Urge formar (re-formar) os professores. Hoje, a cada quatro anos, as tecnologias evoluem de tal forma que podemos nos considerar defasados. Não digo reciclar, mas re-formar, formar, fundamentar conhecimentos sobre as tecnologias: conhecimentos técnicos e teóricos sobre as implicações da presença maciça da Tecnologia. Urge fazer estas compreensões por todos os professores de todas as áreas de conhecimento. Urge equipar e dar aos professores as possibilidades de lecionar Arte com estes novos meios não tão novos, meios transdisciplinares, de expressão.

Cito então para terminar um pequeno trecho do livro CAOS de James Gleick, editor e repórter do New York Times, é "o trabalho excepcional, não ortodoxo, que cria revoluções." Uma revolução tem um caráter interdisciplinar –suas descobertas principais vêm, muitas vezes, de pessoas que se aventuram fora dos limites normais de suas especialidades." Os problemas que preocupam esses cientistas "não são considerados linhas de investigação legítimas" (4).

Não vejo o problema levantado por Ana Mae já que a Arte-educação é, por definição, e em sua essência, de caráter interdisciplinar (Arte e educação), e exatamente por ser interdisciplinar é revolucionária, é linha de investigação, até agora, ilegítima.
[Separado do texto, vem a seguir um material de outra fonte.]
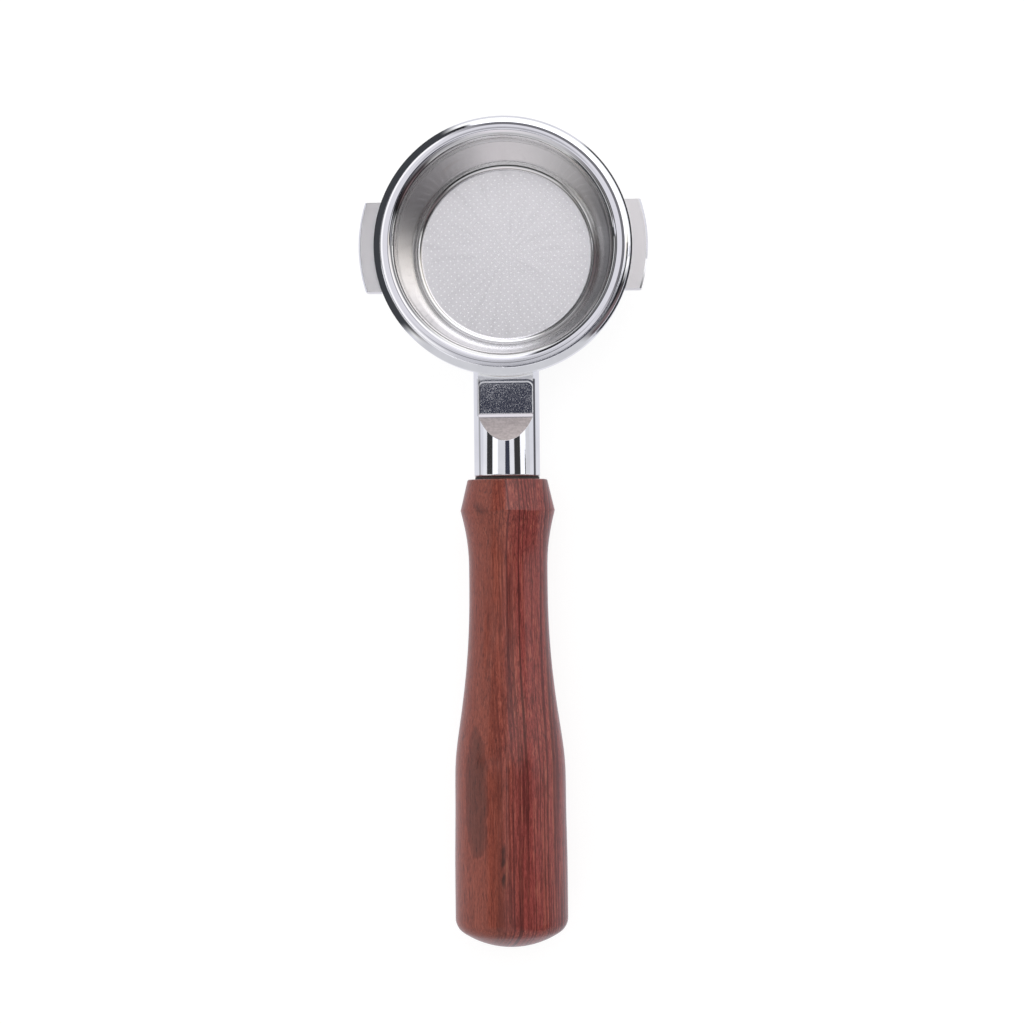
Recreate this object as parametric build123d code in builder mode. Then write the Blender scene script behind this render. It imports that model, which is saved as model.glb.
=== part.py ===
"""Bottomless 58 mm portafilter: cast holder, pressed basket, wire spring and a turned wooden handle.

Frame: +Z up towards the group head, the handle runs out along -Y, +X to the right.
Z = 0 is the top of the two bayonet lugs and the Z axis is the axis of the ring.
"""

from build123d import *
from math import cos, radians, sin, sqrt
import os

os.makedirs("parts", exist_ok=True)

# ---------------------------------------------------------------- driving dimensions, mm
# Ring of the holder: straight at the lugs, then drawn in a little towards the foot.
ring_r = 35.5
ring_foot_r = 33.3
ring_band_bottom = -5.0
ring_top = 3.0
ring_bottom = -28.75
ring_edge_round = 2.0
ring_foot_round = 1.0
bore_r = 30.5
bore_lead_in = 1.4
bore_foot_chamfer = 0.8

# Bayonet lugs, one each side, with ends cut straight across.
lug_r = 39.8
lug_chord = 24.6
lug_height = 5.6
lug_chamfer = 0.5

# Neck: a round bar with a relief on top that clears the group head.
neck_r = 9.2
neck_z = -13.0
neck_end = 63.3
neck_end_round = 0.6
neck_root_round = 0.8
relief_height = 5.1
relief_ramp_start = 46.4
relief_ramp_end = 53.4
relief_round = 2.5

# M12 thread, drawn at its major diameter.
stud_r = 6.0
thread_gap = 0.05
stud_in_neck = 12.0
stud_in_handle = 20.0
stud_chamfer = 0.9
tapped_depth = 12.6
drill_point = 3.0

# Filter basket, one pressed sheet.
sheet = 0.8
seat_gap = 0.05
flange_r = 33.4
flange_edge_round = 0.3
basket_r = 29.5
basket_depth = 25.5
mouth_round = 2.0
ridge_depth = 7.0
ridge_r = 29.1
ridge_half_land = 0.4
ridge_half_width = 1.3
ridge_root_round = 0.8
ridge_crest_round = 0.5
below_ridge_r = 29.3
floor_corner_r = 25.45
floor_round = 2.1

# Basket spring, a wire ring with a gap, in a groove inside the ring.
wire_r = 0.65
spring_r = 30.65
spring_gap_angle = 28.0
groove_r = 31.7
groove_half_width = 0.8

# Neck washer.
washer_r = 9.0
washer_bore_r = 6.3
washer_thickness = 0.6
face_gap = 0.05

# Wooden grip: distance out from the ring's axis, and radius.
grip_face = 64.0
grip_face_r = 11.15
grip_face_round = 0.6
collar_out = 72.7
collar_r = 13.2
collar_round = 0.5
throat_out = 83.0
throat_r = 11.25
throat_slope = -0.26
waist_out = 95.0
waist_r = 11.0
rise_out = 114.5
rise_r = 11.82
swell_out = 131.3
swell_r = 13.85
shoulder_out = 142.0
shoulder_r = 15.25
palm_out = 153.7
palm_r = 15.5
belly_out = 175.0
belly_r = 15.75
grip_corner_out = 188.8
grip_end = 194.5
grip_corner_round = 4.5
dome_r = 7.45
dome_sag = 1.16

# Brass insert bonded in the grip.
insert_r = 8.0
insert_length = 25.0
insert_recess = 0.6
insert_groove_depth = 0.7
insert_groove_width = 2.0
insert_groove_pitch = 6.0
insert_groove_count = 3
bond_gap = 0.03
bore_bottom_gap = 0.5

# How far a cutting profile runs past the surface that it cuts.
cut_margin = 1.0

# ---------------------------------------------------------------- worked-out places
flange_top = ring_top + seat_gap + sheet
basket_floor = flange_top - basket_depth
ridge_z = flange_top - ridge_depth
washer_near = neck_end + face_gap
stud_near = neck_end - stud_in_neck
stud_far = grip_face + stud_in_handle
insert_near = grip_face + insert_recess
insert_first_groove = insert_near + insert_groove_pitch - insert_groove_width

# Looking along the handle: local x is the distance out from the ring's axis, local y is up.
along_handle = Plane(origin=(0, 0, neck_z), x_dir=(0, -1, 0), z_dir=(-1, 0, 0))
handle_axis = Axis((0, 0, neck_z), (0, -1, 0))

# The wire's first end: its gap is centred on +Y, opposite the handle.
spring_start = radians(90 + spring_gap_angle / 2)
outward = (cos(spring_start), sin(spring_start), 0)
along_wire = (-sin(spring_start), cos(spring_start), 0)
spring_end_centre = (spring_r * cos(spring_start), spring_r * sin(spring_start), ridge_z)
spring_end = Plane(origin=spring_end_centre, x_dir=outward, z_dir=along_wire)


def across_handle(out):
    """Plane square to the handle, `out` from the ring's axis, facing away from the ring."""
    return Plane(origin=(0, -out, neck_z), x_dir=(-1, 0, 0), z_dir=(0, -1, 0))


def round_edges(candidates, radius):
    """Full or part circles of one radius."""
    circles = candidates.filter_by(GeomType.CIRCLE)
    return circles.filter_by(lambda edge: abs(edge.radius - radius) < 0.01)


def wall_r(height):
    """Radius of the ring's outer wall at a height."""
    share = (height - ring_bottom) / (ring_band_bottom - ring_bottom)
    return ring_foot_r + (ring_r - ring_foot_r) * min(share, 1)


def is_neck_root(edge):
    """True for an edge that lies on the ring's outer wall, away from its two rims."""
    for share in (0.1, 0.5, 0.9):
        point = edge.position_at(share)
        if abs(sqrt(point.X**2 + point.Y**2) - wall_r(point.Z)) > 0.01:
            return False
        if not ring_bottom + cut_margin < point.Z < ring_band_bottom - 0.1:
            return False
    return True


# ---------------------------------------------------------------- holder casting
with BuildPart() as holder_body:
    # Neck bar, from the ring's axis to its faced end.
    with BuildSketch(across_handle(0)):
        Circle(neck_r)
    extrude(amount=neck_end)
    fillet(edges().group_by(Axis.Y)[0], neck_end_round)

    # Relief: a flat next to the ring, then a ramp back up to the full bar.
    with BuildSketch(along_handle):
        with BuildLine():
            Polyline(
                (0, neck_r + cut_margin),
                (0, relief_height),
                (relief_ramp_start, relief_height),
                (relief_ramp_end, neck_r),
                (relief_ramp_end, neck_r + cut_margin),
                close=True,
            )
        make_face()
        relief_corner = vertices().sort_by_distance((relief_ramp_start, relief_height))[0]
        fillet(relief_corner, relief_round)
    extrude(amount=neck_r + cut_margin, both=True, mode=Mode.SUBTRACT)

    # Ring blank, joined to the neck with a small root round.
    with BuildSketch(Plane.XZ):
        with BuildLine():
            Polyline(
                (0, ring_top),
                (0, ring_bottom),
                (ring_foot_r, ring_bottom),
                (ring_r, ring_band_bottom),
                (ring_r, ring_top),
                close=True,
            )
        make_face()
    revolve(axis=Axis.Z)
    fillet(edges().filter_by(is_neck_root), neck_root_round)
    fillet(faces().sort_by(Axis.Z)[-1].edges(), ring_edge_round)
    fillet(faces().sort_by(Axis.Z)[0].edges(), ring_foot_round)

    # Lugs: two arcs of one larger disc, with both ends cut parallel to X.
    with BuildSketch(Plane.XY.offset(-lug_height)):
        Circle(lug_r)
        Rectangle(2 * lug_r, lug_chord, mode=Mode.INTERSECT)
    extrude(amount=lug_height)
    chamfer(round_edges(edges(), lug_r), lug_chamfer)

    # Straight bore through the ring, with a rounded mouth and a chamfered foot.
    with BuildSketch(Plane.XY.offset(ring_top)):
        Circle(bore_r)
    extrude(amount=ring_bottom - ring_top, mode=Mode.SUBTRACT)
    fillet(round_edges(edges(), bore_r).sort_by(Axis.Z)[-1], bore_lead_in)
    chamfer(round_edges(edges(), bore_r).sort_by(Axis.Z)[0], bore_foot_chamfer)

    # Spring groove round the bore.
    with BuildSketch(Plane.XZ):
        with Locations((bore_r - cut_margin, ridge_z)):
            Rectangle(
                groove_r - bore_r + cut_margin,
                2 * groove_half_width,
                align=(Align.MIN, Align.CENTER),
            )
    revolve(axis=Axis.Z, mode=Mode.SUBTRACT)

    # Blind tapped hole in the end of the neck, with the drill's point at the bottom.
    with BuildSketch(along_handle):
        with BuildLine():
            Polyline(
                (neck_end, 0),
                (neck_end, stud_r + thread_gap),
                (neck_end - tapped_depth, stud_r + thread_gap),
                (neck_end - tapped_depth - drill_point, 0),
                close=True,
            )
        make_face()
    revolve(axis=handle_axis, mode=Mode.SUBTRACT)

holder_body.part.label = "holder_body"
export_step(holder_body.part, "parts/holder_body.step")

# ---------------------------------------------------------------- filter basket
with BuildPart() as filter_basket:
    with BuildSketch(Plane.XZ):
        with BuildLine():
            FilletPolyline(
                (flange_r, flange_top),
                (basket_r, flange_top),
                (basket_r, ridge_z + ridge_half_width),
                (ridge_r, ridge_z + ridge_half_land),
                (ridge_r, ridge_z - ridge_half_land),
                (below_ridge_r, ridge_z - ridge_half_width),
                (floor_corner_r, basket_floor),
                (0, basket_floor),
                radius=[mouth_round, ridge_root_round, ridge_crest_round]
                + [ridge_crest_round, ridge_root_round, floor_round],
            )
            offset(amount=sheet, side=Side.LEFT)
        make_face()
    revolve(axis=Axis.Z)
    fillet(round_edges(edges(), flange_r), flange_edge_round)

filter_basket.part.label = "filter_basket"
export_step(filter_basket.part, "parts/filter_basket.step")

# ---------------------------------------------------------------- basket spring
with BuildPart() as basket_spring:
    with BuildSketch(spring_end):
        Circle(wire_r)
    revolve(axis=Axis.Z, revolution_arc=360 - spring_gap_angle)

basket_spring.part.label = "basket_spring"
export_step(basket_spring.part, "parts/basket_spring.step")

# ---------------------------------------------------------------- neck washer
with BuildPart() as neck_washer:
    with BuildSketch(across_handle(washer_near)):
        Circle(washer_r)
        Circle(washer_bore_r, mode=Mode.SUBTRACT)
    extrude(amount=washer_thickness)

neck_washer.part.label = "neck_washer"
export_step(neck_washer.part, "parts/neck_washer.step")

# ---------------------------------------------------------------- threaded stud
with BuildPart() as handle_stud:
    with BuildSketch(across_handle(stud_near)):
        Circle(stud_r)
    extrude(amount=stud_far - stud_near)
    chamfer(edges().filter_by(GeomType.CIRCLE), stud_chamfer)

handle_stud.part.label = "handle_stud"
export_step(handle_stud.part, "parts/handle_stud.step")

# ---------------------------------------------------------------- brass insert
with BuildPart() as handle_insert:
    with BuildSketch(across_handle(insert_near)):
        Circle(insert_r)
        Circle(stud_r + bond_gap, mode=Mode.SUBTRACT)
    extrude(amount=insert_length)
    # Glue grooves round the outside.
    for index in range(insert_groove_count):
        with BuildSketch(across_handle(insert_first_groove + insert_groove_pitch * index)):
            Circle(insert_r)
            Circle(insert_r - insert_groove_depth, mode=Mode.SUBTRACT)
        extrude(amount=insert_groove_width, mode=Mode.SUBTRACT)

handle_insert.part.label = "handle_insert"
export_step(handle_insert.part, "parts/handle_insert.step")

# ---------------------------------------------------------------- turned grip
with BuildPart() as handle_grip:
    with BuildSketch(along_handle):
        with BuildLine():
            face_line = Line((grip_face, 0), (grip_face, grip_face_r))
            cone_line = Line(face_line @ 1, (collar_out, collar_r))
            throat = Spline(
                cone_line @ 1,
                (throat_out, throat_r),
                (waist_out, waist_r),
                tangents=[(1, throat_slope), (1, 0)],
            )
            swell = Spline(
                throat @ 1,
                (rise_out, rise_r),
                (swell_out, swell_r),
                (shoulder_out, shoulder_r),
                (palm_out, palm_r),
                (belly_out, belly_r),
                tangents=[(1, 0), (1, 0)],
            )
            side_line = Line(swell @ 1, (grip_corner_out, belly_r))
            end_arc = ThreePointArc(
                side_line @ 1,
                (grip_end - dome_sag, dome_r),
                (grip_end, 0),
            )
            Line(end_arc @ 1, face_line @ 0)
        make_face()
    revolve(axis=handle_axis)
    fillet(round_edges(edges(), grip_face_r), grip_face_round)
    fillet(round_edges(edges(), collar_r), collar_round)
    fillet(round_edges(edges(), belly_r).sort_by(handle_axis)[-1], grip_corner_round)

    # Flat-bottomed bore for the insert, open at the face.
    with BuildSketch(across_handle(grip_face)):
        Circle(insert_r + bond_gap)
    extrude(amount=insert_recess + insert_length + bore_bottom_gap, mode=Mode.SUBTRACT)

handle_grip.part.label = "handle_grip"
export_step(handle_grip.part, "parts/handle_grip.step")
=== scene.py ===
"""Looks of a bottomless 58 mm portafilter: polished holder, drawn basket, turned rosewood grip."""

import math

import bpy
from mathutils import Matrix, Vector
from mathutils.geometry import delaunay_2d_cdt


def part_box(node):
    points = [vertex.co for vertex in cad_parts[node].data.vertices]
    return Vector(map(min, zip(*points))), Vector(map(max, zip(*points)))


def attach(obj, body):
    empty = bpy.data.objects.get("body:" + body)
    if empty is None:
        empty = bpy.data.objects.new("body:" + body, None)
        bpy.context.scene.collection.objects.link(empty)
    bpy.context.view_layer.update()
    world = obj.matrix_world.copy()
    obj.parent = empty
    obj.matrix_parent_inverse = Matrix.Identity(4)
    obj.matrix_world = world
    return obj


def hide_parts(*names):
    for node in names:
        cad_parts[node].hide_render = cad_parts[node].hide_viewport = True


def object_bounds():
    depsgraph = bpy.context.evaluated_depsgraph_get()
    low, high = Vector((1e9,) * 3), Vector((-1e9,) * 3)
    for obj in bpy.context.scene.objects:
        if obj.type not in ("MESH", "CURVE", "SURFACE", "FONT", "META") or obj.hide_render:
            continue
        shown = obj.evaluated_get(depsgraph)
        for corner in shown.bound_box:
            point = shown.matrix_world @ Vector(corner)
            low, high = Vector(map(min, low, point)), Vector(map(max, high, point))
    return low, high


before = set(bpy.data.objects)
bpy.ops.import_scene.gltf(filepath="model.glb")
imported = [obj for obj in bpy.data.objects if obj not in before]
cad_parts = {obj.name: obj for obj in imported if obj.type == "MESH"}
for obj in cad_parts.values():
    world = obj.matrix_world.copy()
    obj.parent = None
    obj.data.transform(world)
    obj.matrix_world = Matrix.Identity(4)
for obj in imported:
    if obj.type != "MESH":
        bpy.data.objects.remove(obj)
cad_low, cad_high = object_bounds()
MM = 0.001

# ---------------------------------------------------------------- sizes shared with the CAD, mm
NECK_Z = -13.0
RING_R = 35.5
FLANGE_R = 33.4
FLANGE_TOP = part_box("filter_basket")[1].z / MM
BASKET_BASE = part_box("filter_basket")[0].z / MM
SHEET = 0.8
BASKET_FLOOR = BASKET_BASE + SHEET
BASKET_R = 29.5
RIDGE_Z = FLANGE_TOP - 7.0
RIDGE_HALF = 0.4
RIDGE_REACH = 1.3
RIDGE_R = 29.1
BELOW_RIDGE_R = 29.3
FLOOR_CORNER_R = 25.45
FLANGE_EDGE_ROUND = 0.12
FLANGE_EDGE_STEP = 22.0
MOUTH_ROUND = 2.25

# Rounds of the basket's wall from the mouth down to the floor, on each side of the sheet.
INNER_ROUNDS = [MOUTH_ROUND, 0.8, 0.5, 0.5, 0.8, 2.1]
OUTER_ROUNDS = [MOUTH_ROUND - SHEET, 1.6, 0.1, 0.1, 1.6, 2.9]
ROUND_STEP = 9.0

# Straight runs longer than LONG_RUN get a point RUN_SUPPORT from each end, so that flats shade
# flat. Points of a profile closer than SAME_PLACE are one.
LONG_RUN = 0.4
RUN_SUPPORT = 0.04
SAME_PLACE = 1e-4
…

Cito as palavras de Gerd Bornheim, ditas na Abertura deste Seminário, há dois dias. na Arte-educação tudo são problemas e a vantagem são que problemas incitam a reflexão.
autora deste texto: Maria Beatriz de Medeiros

(1) Fred Forest, nascido em 1933, na Argélia, é artista da comunicação. Ele foi o primeiro a utilizar o vídeo na França. Obteve o Prêmio de Comunicação na XII Bienal de São Paulo, e representou a França na XXXVII Bienal de Veneza. Em 1974 fundou o Collectif Art Sociologique juntamente com Hervé Fischer e Jean-Paul Thénot.

(2) Costa, Mario, L’estetica della comunicazione: cronologia e documenti. Salermo, Palladio, 1988, p. 18, citado por Annateresa Fabris, na Introdução do livro Sublime Tecnológico de Mario Costa, São Paulo, Experimento, 1995, p. 7.

(3) música cantada por Marina Lima

(4) James Gleick, Caos. A criação de uma nova ciência, Rio de Janeiro, Campus, 1990, p. 32 e 33.